The government can't force me (an individual) to accept
any marriage and nothing in the current law or jurisprudence changes that. And that's
not at issue. At issue is whether the government can discriminate against people based on who they marry. I don't know if you're gay, but let's say you are. Why should the law, for example, allow your property to flow through to a spouse tax free after your death, but only if that spouse is female?

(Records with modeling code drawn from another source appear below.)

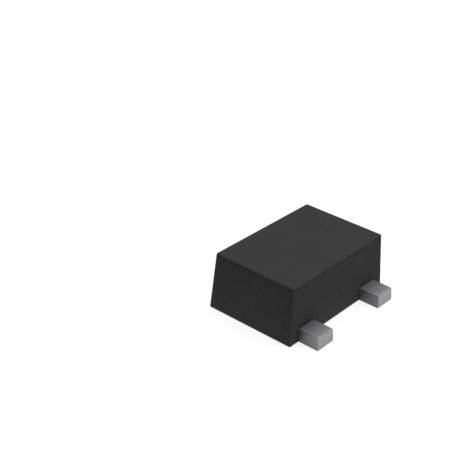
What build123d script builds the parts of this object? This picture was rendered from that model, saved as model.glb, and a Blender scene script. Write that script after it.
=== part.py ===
from build123d import *
import math
import os

os.makedirs("parts", exist_ok=True)

# Every size is in millimetres. X runs along the body, Y along the leads and Z up.
# The origin is in the middle of the package: halfway along it, across it and up it.

# Moulded body, measured at its underside
body_length = 1.20
body_width = 0.80
body_height = 0.485
end_draft = 3.75  # degrees that the two short faces lean in
side_draft = 3.0  # degrees that the two long faces lean in
body_edge = 0.01

# Leads, stamped from one strip and bent up once they are inside the body
strip_thickness = 0.1125
strip_edge = 0.018
tip_edge = 0.0175
outer_width = 0.19
centre_width = 0.29
outer_spacing = 0.79
lead_span = 1.15
heel_inset = 0.05
joggle_rise = 0.09
joggle_run = 0.10
joggle_radius = 0.08

# Flat inner ends of the leads
plate_corner = 0.015
paddle_width = 0.36
paddle_reach = 0.22
ear_length = 0.13
ear_span = 0.80
post_gap = 0.085
post_length = 0.165
post_wall = 0.09

# Chip and the layer that holds it to the paddle
attach_thickness = 0.008
attach_margin = 0.01  # that the film shows around the chip
die_length = 0.26
die_thickness = 0.10
pad_thickness = 0.003
base_pad_size = 0.07
emitter_pad_size = 0.09
pad_inset = 0.03

# Bond wires
wire_radius = 0.01
ball_radius = 0.0225
ball_height = 0.014
loop_rise = 0.075
loop_radius = 0.03
landing_radius = 0.05
stitch_thickness = 0.012
stitch_width = 0.04
stitch_length = 0.07
stitch_run = 0.02

# Heights that follow from the sizes above, the lowest of them the circuit board's
board = -body_height / 2
strip_middle = board + strip_thickness / 2
plate_base = board + joggle_rise
plate_top = plate_base + strip_thickness
die_base = plate_top + attach_thickness
die_top = die_base + die_thickness
pad_top = die_top + pad_thickness
landing = plate_top + stitch_thickness

# Widths that follow from them
top_length = body_length - 2 * body_height * math.tan(math.radians(end_draft))
top_width = body_width - 2 * body_height * math.tan(math.radians(side_draft))
attach_length = die_length + 2 * attach_margin

# Distances from the middle, along Y, of the two bends and of the flat inner ends
heel = body_width / 2 - heel_inset
joggle_end = heel - joggle_run
bend_length = joggle_radius * math.tan(math.atan2(joggle_rise, joggle_run) / 2)
plate_edge = joggle_end - bend_length

# The posts fill the room between the paddle and the body's ends
post_inner = paddle_width / 2 + post_gap
post_outer = body_length / 2 - post_wall
post_x = (post_inner + post_outer) / 2
post_y = plate_edge - post_length / 2


def strip(x, side, width):
    """Adds one lead's strip, from its tip to the flat inside the body, to the part being built.

    side is -1 or 1, the way that the tip points along Y.
    """
    tip = side * lead_span / 2
    with BuildLine(Plane.YZ.offset(x)) as middle_line:
        FilletPolyline(
            (tip, strip_middle),
            (side * heel, strip_middle),
            (side * joggle_end, strip_middle + joggle_rise),
            (side * (plate_edge - plate_corner), strip_middle + joggle_rise),
            radius=joggle_radius,
        )
    with BuildSketch(Plane.XZ.offset(-tip)) as section:
        with Locations((x, strip_middle)):
            Rectangle(width, strip_thickness)
        fillet(section.vertices().group_by(Axis.Y)[-1], radius=strip_edge)
    sweep(sections=section.sketch, path=middle_line.line)


def round_tip(lead, side):
    """Rounds the upper edge of a lead's end face, which the stamping press draws down."""
    end_face = lead.faces().sort_by(Axis.Y)[0 if side < 0 else -1]
    fillet(end_face.edges().filter_by(Axis.X).sort_by(Axis.Z)[-1], radius=tip_edge)


def finish(built, name):
    """Names a finished piece and writes its file."""
    built.part.label = name
    export_step(built.part, f"parts/{name}.step")
    return built.part


# Collector lead, one stamping with the paddle that carries the chip
with BuildPart() as collector_lead:
    strip(0, 1, centre_width)
    with BuildSketch(Plane.XY.offset(plate_base)) as paddle_outline:
        with Locations((0, (plate_edge - paddle_reach) / 2)):
            Rectangle(paddle_width, plate_edge + paddle_reach)
        with Locations((0, plate_edge - ear_length / 2)):
            Rectangle(ear_span, ear_length)
        fillet(paddle_outline.vertices(), radius=plate_corner)
    extrude(amount=strip_thickness)
    round_tip(collector_lead, 1)
inner_pieces = [finish(collector_lead, "collector_lead")]

# Base and emitter leads, each with a flat post that takes a bond wire
for name, x_side in (("base_lead", -1), ("emitter_lead", 1)):
    with BuildPart() as outer_lead:
        strip(x_side * outer_spacing / 2, -1, outer_width)
        with BuildSketch(Plane.XY.offset(plate_base)) as post_outline:
            with Locations((x_side * post_x, -post_y)):
                Rectangle(post_outer - post_inner, post_length)
            fillet(post_outline.vertices(), radius=plate_corner)
        extrude(amount=strip_thickness)
        round_tip(outer_lead, -1)
    inner_pieces.append(finish(outer_lead, name))

# Film of solder or adhesive under the chip
with BuildPart() as die_attach:
    with BuildSketch(Plane.XY.offset(plate_top)):
        Rectangle(attach_length, attach_length)
    extrude(amount=attach_thickness)
inner_pieces.append(finish(die_attach, "die_attach"))

# Chip, whose underside is the collector
with BuildPart() as silicon_die:
    with BuildSketch(Plane.XY.offset(die_base)):
        Rectangle(die_length, die_length)
    extrude(amount=die_thickness)
inner_pieces.append(finish(silicon_die, "silicon_die"))

# Metal pads in two corners of the chip's top, each with the wire that runs to its post
for name, x_side, pad_size in (("base", -1, base_pad_size), ("emitter", 1, emitter_pad_size)):
    pad_offset = die_length / 2 - pad_inset - pad_size / 2
    pad_place = Vector(x_side * pad_offset, -x_side * pad_offset, 0)
    with BuildPart() as pad:
        with BuildSketch(Plane.XY.offset(die_top)):
            with Locations(pad_place):
                Rectangle(pad_size, pad_size)
        extrude(amount=pad_thickness)
    inner_pieces.append(finish(pad, f"{name}_pad"))

    # The wire lies in the upright plane through the middles of the pad and of the post.
    to_post = Vector(x_side * post_x, -post_y, 0) - pad_place
    reach = to_post.length
    away = to_post.normalized()
    stitch_place = pad_place + to_post
    stitch_turn = math.degrees(math.atan2(away.Y, away.X))
    with BuildPart() as bond_wire:
        with BuildLine(Plane(origin=pad_place, x_dir=away, z_dir=away.cross(Vector(0, 0, 1)))) as loop:
            FilletPolyline(
                (0, pad_top + ball_height / 2),
                (0, pad_top + loop_rise),
                (reach, landing),
                (reach + stitch_run, landing),
                radius=(loop_radius, landing_radius),
            )
        with BuildSketch(Plane.XY.offset(pad_top + ball_height / 2)) as wire_section:
            with Locations(pad_place):
                Circle(wire_radius)
        sweep(sections=wire_section.sketch, path=loop.line)
        # Ball that the wire starts from
        with BuildSketch(Plane.XY.offset(pad_top)):
            with Locations(pad_place):
                Circle(ball_radius)
        extrude(amount=ball_height)
        # End of the wire, pressed flat on to the post
        with BuildSketch(Plane.XY.offset(plate_top)):
            with Locations(stitch_place):
                SlotOverall(stitch_length, stitch_width, rotation=stitch_turn)
        extrude(amount=stitch_thickness)
    inner_pieces.append(finish(bond_wire, f"{name}_bond_wire"))

# Body, moulded around everything else, with room for each piece that it holds
with BuildPart() as mold_body:
    with BuildSketch(Plane.XY.offset(board)):
        Rectangle(body_length, body_width)
    with BuildSketch(Plane.XY.offset(board + body_height)):
        Rectangle(top_length, top_width)
    loft()
    fillet(mold_body.edges(), radius=body_edge)
    add(inner_pieces, mode=Mode.SUBTRACT)
finish(mold_body, "mold_body")
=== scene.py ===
# %% [markdown]
# # A three-lead transistor, a millimetre long
#
# The real object is a grain of black epoxy, moulded around a chip, with three flat tinned leads that
# lie level with its underside. It is so small that its finish is all fine grain: the mould's spark
# eroded skin, the matt crystals of the tin, and the torn metal where each lead was cut from its strip.
#
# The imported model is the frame, and every piece made here stands in for a node of it.

# %% Load the frame
import math

import bmesh
import bpy
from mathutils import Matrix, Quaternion, Vector


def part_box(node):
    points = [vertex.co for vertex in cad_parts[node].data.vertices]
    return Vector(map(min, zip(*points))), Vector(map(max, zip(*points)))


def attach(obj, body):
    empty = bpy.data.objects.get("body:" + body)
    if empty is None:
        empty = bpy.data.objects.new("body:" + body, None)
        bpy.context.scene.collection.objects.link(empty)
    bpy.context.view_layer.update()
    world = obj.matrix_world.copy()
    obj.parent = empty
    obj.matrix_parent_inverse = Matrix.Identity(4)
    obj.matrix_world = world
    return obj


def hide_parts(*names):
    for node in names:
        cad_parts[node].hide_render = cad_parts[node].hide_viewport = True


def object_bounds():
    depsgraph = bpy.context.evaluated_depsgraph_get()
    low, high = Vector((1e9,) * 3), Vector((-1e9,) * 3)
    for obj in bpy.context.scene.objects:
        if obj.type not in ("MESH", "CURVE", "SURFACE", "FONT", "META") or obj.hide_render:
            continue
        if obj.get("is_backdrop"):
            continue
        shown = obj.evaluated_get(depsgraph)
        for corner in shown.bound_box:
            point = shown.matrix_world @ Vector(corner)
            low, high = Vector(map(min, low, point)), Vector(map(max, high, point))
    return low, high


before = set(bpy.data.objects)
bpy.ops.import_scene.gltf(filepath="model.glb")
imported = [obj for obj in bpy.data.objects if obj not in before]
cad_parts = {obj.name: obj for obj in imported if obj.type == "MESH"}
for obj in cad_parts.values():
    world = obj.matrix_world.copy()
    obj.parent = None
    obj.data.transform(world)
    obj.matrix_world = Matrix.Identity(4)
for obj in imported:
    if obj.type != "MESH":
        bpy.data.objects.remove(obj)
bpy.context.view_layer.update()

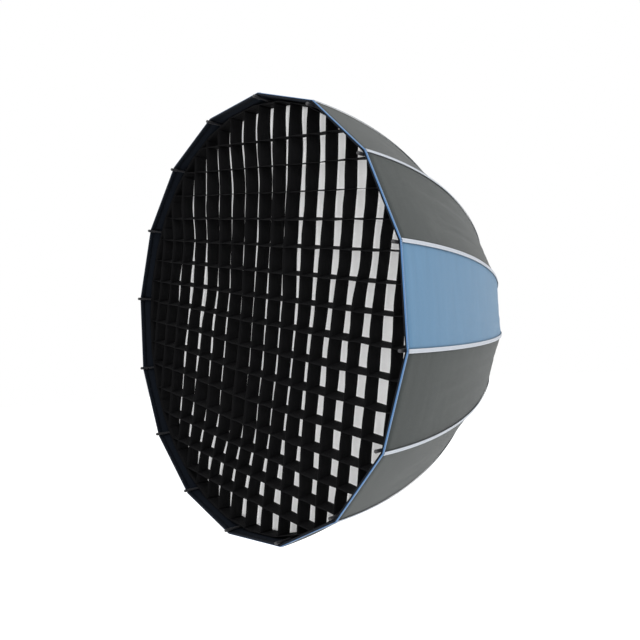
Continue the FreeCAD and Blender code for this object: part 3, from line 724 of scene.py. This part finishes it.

As for businesses, while I generally think they can't be compelled to do things, they typically require licensing by the State and I think it's reasonable for the State to impose
some requirements on the business. I don't think that gives the State carte blanche to force businesses to do anything and everything but it does give the State the ability to set a baseline. For example, I would be fine with a regulation that says: "you want a license to be a contractor? Fine, but you can't refuse to build a home because of someone's sexual orientation" because sexual orientation is
irrelevant to the task at hand.
In the Masteroiece Cakeshop case, where the bakery didn't want to make a wedding cake for a gay wedding it was a case of defending an existing law and right. The customer is in a very real sense acting as an employer. He is hiring someone to do a job. The bakery is in a very real sense acting as an employee offer a set of skills he wishes to sell. Is is not required that an employee be forced to take a job he does not want, again for any reason or no reason.
I agree that the baker in Masterpiece is, broadly, free to turn away business, even if I personally thing that turning customers away is bad business. I don't think it's the government's place to force people to accept others. I think that social pressure and the nature of progress does that just fine.